● INFORMATION SHOWN:
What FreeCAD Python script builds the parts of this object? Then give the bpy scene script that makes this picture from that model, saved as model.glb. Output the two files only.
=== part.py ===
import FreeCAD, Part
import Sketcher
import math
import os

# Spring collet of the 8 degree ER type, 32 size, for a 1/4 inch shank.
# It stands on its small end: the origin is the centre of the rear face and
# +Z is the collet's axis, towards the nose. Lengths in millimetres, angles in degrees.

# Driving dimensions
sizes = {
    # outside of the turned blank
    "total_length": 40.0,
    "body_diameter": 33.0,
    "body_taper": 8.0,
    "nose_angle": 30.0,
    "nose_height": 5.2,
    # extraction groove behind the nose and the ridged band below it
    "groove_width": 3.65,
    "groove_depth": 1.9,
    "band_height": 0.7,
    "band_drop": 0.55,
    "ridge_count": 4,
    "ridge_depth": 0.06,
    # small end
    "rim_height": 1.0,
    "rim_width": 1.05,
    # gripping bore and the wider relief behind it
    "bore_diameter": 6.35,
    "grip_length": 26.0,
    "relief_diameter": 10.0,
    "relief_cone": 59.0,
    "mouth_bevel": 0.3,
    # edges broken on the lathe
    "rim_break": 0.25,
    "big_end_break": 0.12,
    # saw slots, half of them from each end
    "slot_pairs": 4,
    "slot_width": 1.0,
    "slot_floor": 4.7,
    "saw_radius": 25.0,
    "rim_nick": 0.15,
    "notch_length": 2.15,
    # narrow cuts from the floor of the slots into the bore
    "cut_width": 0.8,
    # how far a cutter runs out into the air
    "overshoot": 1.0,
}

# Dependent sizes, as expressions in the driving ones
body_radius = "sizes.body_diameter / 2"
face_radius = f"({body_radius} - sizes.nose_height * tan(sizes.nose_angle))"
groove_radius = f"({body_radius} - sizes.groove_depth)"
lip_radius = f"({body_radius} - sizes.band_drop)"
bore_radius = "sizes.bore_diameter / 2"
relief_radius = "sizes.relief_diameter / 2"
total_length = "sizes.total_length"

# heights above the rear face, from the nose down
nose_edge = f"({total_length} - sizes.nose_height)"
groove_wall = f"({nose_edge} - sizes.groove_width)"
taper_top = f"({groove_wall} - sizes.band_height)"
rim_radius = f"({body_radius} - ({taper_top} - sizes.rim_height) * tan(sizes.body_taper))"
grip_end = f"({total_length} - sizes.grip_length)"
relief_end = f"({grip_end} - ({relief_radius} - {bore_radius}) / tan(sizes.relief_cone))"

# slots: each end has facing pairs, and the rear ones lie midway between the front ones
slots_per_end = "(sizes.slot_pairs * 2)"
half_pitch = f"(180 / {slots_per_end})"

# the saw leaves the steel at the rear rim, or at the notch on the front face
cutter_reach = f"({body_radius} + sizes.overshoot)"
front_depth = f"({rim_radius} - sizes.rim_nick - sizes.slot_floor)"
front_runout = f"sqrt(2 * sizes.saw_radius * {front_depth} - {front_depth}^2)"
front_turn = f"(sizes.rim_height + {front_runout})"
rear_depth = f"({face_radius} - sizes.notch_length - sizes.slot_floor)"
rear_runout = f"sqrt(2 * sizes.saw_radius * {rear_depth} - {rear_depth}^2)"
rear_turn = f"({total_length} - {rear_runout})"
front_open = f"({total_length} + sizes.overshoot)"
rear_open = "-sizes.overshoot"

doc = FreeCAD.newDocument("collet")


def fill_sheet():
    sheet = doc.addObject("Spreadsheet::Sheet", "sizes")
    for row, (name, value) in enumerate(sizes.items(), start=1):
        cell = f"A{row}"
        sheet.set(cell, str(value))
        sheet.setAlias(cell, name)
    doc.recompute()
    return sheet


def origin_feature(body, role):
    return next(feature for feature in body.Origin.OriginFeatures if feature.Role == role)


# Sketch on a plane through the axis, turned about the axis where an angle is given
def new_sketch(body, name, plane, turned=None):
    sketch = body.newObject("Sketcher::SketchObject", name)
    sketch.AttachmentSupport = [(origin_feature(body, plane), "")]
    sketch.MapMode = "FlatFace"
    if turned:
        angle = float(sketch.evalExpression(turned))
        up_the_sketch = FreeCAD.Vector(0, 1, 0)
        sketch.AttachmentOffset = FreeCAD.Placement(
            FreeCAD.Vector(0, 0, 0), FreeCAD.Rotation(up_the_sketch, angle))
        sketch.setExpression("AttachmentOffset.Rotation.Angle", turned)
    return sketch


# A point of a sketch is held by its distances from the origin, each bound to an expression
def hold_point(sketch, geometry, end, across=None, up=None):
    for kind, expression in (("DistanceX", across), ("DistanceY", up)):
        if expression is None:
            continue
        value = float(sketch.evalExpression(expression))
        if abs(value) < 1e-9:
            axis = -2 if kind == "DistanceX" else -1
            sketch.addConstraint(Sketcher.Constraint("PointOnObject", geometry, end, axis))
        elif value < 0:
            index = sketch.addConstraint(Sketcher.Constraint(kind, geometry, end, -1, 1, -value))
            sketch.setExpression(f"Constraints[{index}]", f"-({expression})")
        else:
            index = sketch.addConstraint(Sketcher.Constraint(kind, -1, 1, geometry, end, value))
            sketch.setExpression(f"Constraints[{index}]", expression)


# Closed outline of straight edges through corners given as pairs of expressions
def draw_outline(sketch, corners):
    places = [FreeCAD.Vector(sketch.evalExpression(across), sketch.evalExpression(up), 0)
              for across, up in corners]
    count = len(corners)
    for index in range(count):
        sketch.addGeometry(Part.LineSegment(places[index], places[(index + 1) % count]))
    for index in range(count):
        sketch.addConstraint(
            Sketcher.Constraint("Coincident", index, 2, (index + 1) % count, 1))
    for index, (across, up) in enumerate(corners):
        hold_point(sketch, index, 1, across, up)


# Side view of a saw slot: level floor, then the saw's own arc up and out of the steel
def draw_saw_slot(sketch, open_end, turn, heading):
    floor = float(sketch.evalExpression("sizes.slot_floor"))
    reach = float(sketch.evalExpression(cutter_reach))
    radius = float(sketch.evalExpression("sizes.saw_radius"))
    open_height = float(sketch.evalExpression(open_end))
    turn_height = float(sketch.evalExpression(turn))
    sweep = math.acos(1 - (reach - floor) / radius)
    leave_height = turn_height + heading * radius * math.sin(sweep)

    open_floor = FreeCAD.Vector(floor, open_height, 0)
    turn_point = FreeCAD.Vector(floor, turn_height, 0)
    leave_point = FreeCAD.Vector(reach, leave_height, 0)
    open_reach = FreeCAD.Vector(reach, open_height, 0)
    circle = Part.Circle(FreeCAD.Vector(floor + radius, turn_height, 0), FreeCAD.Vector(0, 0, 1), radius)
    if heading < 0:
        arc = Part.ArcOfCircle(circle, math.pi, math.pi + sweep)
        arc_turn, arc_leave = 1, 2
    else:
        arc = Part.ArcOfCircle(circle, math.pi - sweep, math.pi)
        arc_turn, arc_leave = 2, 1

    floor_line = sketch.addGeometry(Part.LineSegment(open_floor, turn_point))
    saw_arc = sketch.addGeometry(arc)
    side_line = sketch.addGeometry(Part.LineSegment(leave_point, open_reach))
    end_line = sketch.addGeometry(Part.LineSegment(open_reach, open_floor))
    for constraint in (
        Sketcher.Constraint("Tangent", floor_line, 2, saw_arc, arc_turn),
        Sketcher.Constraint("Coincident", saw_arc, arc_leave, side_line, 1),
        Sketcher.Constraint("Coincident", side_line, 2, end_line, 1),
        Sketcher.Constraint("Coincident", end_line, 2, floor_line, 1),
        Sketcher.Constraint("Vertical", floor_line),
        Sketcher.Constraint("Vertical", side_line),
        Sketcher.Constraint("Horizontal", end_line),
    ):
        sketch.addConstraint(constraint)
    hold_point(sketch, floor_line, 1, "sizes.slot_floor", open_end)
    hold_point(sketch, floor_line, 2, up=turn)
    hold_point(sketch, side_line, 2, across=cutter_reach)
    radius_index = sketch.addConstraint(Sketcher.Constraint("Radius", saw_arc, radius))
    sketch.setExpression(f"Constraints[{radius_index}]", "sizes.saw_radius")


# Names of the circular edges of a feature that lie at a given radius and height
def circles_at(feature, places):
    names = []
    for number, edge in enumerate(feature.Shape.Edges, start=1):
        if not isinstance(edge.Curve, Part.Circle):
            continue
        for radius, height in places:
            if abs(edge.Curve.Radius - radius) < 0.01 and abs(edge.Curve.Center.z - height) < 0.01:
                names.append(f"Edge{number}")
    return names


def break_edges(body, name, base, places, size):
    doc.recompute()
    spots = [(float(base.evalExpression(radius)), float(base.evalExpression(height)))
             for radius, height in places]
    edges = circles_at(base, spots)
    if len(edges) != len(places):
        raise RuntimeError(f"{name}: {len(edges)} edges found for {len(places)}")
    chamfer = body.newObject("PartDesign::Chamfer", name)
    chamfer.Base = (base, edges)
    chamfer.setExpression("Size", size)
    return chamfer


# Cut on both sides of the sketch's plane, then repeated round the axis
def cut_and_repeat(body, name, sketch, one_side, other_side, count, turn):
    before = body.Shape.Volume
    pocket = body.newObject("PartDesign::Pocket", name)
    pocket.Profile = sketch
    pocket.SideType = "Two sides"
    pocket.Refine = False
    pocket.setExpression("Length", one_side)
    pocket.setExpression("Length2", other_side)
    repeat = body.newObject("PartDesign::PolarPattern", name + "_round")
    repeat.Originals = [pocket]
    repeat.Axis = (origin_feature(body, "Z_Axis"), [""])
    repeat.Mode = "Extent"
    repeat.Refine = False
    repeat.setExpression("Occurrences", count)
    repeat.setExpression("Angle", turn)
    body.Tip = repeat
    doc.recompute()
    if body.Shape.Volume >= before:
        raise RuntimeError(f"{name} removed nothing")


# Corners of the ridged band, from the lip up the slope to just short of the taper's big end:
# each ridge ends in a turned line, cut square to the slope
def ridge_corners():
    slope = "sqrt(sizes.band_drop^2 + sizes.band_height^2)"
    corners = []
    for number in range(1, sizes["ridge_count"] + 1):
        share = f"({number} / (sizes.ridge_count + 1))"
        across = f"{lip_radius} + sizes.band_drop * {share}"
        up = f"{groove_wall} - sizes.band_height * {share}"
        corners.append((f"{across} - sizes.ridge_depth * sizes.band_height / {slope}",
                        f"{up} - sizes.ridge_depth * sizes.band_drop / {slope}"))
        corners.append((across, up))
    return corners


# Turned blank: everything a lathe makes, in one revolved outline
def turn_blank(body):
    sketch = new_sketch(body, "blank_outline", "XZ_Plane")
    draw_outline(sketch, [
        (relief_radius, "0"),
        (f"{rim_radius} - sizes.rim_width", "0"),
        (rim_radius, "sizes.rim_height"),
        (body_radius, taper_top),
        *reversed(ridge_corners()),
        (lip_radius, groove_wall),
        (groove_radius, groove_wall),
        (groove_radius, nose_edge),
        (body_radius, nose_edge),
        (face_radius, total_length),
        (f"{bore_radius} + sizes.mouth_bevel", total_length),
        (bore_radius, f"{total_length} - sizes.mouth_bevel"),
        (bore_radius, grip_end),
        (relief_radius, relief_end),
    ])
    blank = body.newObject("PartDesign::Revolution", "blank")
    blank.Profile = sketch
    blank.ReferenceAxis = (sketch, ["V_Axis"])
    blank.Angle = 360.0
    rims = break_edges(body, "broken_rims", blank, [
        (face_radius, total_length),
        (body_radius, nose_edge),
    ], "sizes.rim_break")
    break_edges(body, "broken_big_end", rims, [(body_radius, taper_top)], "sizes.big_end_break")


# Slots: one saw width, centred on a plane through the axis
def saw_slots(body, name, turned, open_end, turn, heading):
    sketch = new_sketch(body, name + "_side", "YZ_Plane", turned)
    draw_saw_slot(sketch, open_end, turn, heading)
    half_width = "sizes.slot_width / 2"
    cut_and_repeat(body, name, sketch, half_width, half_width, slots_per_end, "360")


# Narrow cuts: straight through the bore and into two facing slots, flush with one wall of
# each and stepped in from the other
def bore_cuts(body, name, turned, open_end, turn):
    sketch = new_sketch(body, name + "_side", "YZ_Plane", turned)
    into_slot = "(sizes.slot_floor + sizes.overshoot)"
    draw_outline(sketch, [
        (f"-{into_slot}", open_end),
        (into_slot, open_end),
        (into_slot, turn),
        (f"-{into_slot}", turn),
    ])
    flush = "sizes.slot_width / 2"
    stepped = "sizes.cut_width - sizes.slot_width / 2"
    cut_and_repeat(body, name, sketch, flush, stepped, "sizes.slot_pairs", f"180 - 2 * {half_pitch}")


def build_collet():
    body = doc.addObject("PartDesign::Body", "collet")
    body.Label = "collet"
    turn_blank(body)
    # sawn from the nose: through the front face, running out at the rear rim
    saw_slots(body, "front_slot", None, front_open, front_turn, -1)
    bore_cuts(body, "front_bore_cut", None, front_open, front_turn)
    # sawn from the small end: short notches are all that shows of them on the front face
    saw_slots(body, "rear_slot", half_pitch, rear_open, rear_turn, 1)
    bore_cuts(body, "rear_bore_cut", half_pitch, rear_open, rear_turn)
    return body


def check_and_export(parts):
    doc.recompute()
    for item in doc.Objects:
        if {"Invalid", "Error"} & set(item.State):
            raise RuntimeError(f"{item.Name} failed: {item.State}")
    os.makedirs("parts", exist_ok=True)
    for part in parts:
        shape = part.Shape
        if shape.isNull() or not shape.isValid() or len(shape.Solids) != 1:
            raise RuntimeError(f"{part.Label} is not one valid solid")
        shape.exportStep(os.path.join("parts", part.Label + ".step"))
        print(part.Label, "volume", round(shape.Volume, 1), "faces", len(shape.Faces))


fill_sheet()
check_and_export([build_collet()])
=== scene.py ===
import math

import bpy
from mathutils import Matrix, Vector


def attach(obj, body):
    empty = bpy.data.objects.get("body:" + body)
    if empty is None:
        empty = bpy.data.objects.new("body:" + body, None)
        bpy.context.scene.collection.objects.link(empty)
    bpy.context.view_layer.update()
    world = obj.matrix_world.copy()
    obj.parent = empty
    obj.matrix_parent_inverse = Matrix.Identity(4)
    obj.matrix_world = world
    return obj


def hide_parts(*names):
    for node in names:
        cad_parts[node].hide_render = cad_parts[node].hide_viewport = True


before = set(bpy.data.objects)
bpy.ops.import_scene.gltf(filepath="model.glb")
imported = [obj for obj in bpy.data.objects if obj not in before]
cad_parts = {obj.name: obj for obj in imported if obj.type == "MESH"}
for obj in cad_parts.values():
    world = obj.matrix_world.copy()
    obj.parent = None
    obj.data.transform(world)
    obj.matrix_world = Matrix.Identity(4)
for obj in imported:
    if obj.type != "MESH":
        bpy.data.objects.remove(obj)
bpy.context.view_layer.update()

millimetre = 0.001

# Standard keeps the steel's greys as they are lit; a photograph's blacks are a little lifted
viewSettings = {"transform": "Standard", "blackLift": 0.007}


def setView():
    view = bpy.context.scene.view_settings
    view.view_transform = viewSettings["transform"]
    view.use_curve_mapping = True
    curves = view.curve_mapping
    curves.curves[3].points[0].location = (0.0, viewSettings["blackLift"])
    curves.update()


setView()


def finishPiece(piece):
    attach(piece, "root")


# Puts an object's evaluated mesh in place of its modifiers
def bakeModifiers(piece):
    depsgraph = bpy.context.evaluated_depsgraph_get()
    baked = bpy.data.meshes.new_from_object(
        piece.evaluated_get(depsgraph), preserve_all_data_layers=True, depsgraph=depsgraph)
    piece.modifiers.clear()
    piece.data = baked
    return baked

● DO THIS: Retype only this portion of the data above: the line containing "if shape.isNull() or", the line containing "if empty is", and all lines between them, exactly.

● EXERCISE RESULT:
        if shape.isNull() or not shape.isValid() or len(shape.Solids) != 1:
            raise RuntimeError(f"{part.Label} is not one valid solid")
        shape.exportStep(os.path.join("parts", part.Label + ".step"))
        print(part.Label, "volume", round(shape.Volume, 1), "faces", len(shape.Faces))


fill_sheet()
check_and_export([build_collet()])
=== scene.py ===
import math

import bpy
from mathutils import Matrix, Vector


def attach(obj, body):
    empty = bpy.data.objects.get("body:" + body)
    if empty is None:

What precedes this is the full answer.